Note—The District centre zone accommodates two distinct built forms:
- groups of small tenancies within a limited area – traditional strip shopping centres and associated new infill development, usually located along busier roads and Growth Nodes on Selected Transport Corridors;
- larger tenancies over a broader area – usually stand-alone or independent shopping centres with a distinct population-serving catchment, often in predominantly suburban locations.
While specific provisions within codes recognise these differences, the desired overall outcomes for the built form of centres, including activation and integration with their surrounds, remain the same.

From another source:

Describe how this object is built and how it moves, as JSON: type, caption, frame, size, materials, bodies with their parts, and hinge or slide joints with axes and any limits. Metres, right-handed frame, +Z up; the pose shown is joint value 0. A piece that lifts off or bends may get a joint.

(6) District zone precinct overall outcomes are:
(a) Development creates a centre which provides localised access to goods and services.
(b) Development provides for a medium rise built form of a height similar to surrounding residential areas.
(7) Corridor zone precinct overall outcomes are:
(a) Development creates a mixed use centre of commercial, retail and residential activities and local services capitalising on its location at a key public transport node.
(b) Development provides for a more intense built form than in the District zone precinct, with the bulk and scale of the building reflecting the purpose of the centre, its level of accessibility, position within the city, distinctive identity, desired built form and local character and values.